Dass das kein Gefälligkeitsverhältnis ist, sondern ein Verhältnis mit rechtlichen Konsequenzen, hat das LG Berlin zu Recht entschieden. Wenn eine Werkstatt für den Geschädigten die „komplette Schadenregulierung“ übernimmt, haftet sie im Grundsatz für dabei gemachte Fehler, die zu Verzögerungsschäden führen. Der gefährliche Satz aus dem Urteil der Berufungskammer lautet im Hinblick auf die beklagte Werkstatt: „Die Beklagte hat gegenüber der Klägerin grundsätzlich gemäß § 280 Abs. 1 BGB für die von ihr im Hinblick auf den zwischen den Parteien abgeschlossenen Unfallregulierungs-Vertrag verursachte Verzögerung einzustehen.“ (AG Berlin-Wedding, Urteil vom 22.01.2014, Az. 6a C 130/13, Abruf-Nr. 143428 in Verbindung mit LG Berlin, Urteil vom 16.10.2014, Az. 51 S 15/14, Abruf-Nr. 143429)

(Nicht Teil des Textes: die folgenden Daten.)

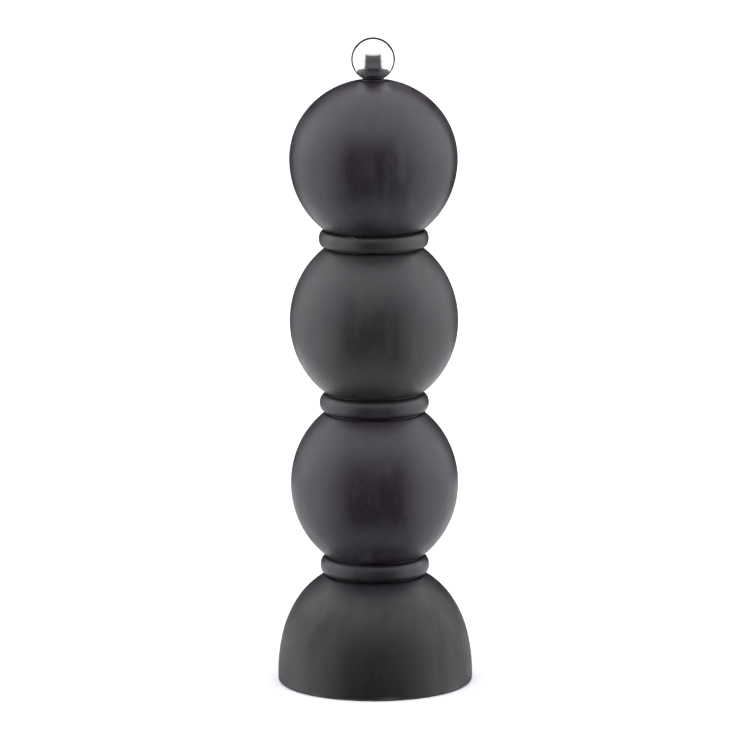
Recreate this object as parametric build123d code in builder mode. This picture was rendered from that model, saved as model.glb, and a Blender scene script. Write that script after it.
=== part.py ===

Im Ergebnis wurde die Werkstatt im Berliner Fall nur deshalb nicht zum Schadenersatz verurteilt, weil der Kunde im Rechtsstreit gegen die Werkstatt völlig stümperhaft vorging. Es ging um den Vorwurf, dass der Werkstattmitarbeiter bei der Zentralrufabfrage ein falsches Kennzeichen angegeben hatte. Bis dann die richtige Versicherung ausfindig gemacht war, verging viel Zeit, in der der Geschädigte einen Mietwagen fuhr.
Überträgt man das auf Ihre Frage, bedeutet das: Wenn Sie die Regulierung mit dem Versicherer versprechen, müssen Sie auch dafür sorgen, dass der Kunde zum Beispiel die Wertminderung bekommt. Dass das ohne Gutachter wohl nichts wird, liegt auf der Hand.
Allerdings: Bemerkt der Kunde das vor Ablauf von drei Jahren seit dem Schadenfall, kann er ja Ansprüche beim Schädiger nachmelden. Das kann dann der rechtliche Ausweg sein.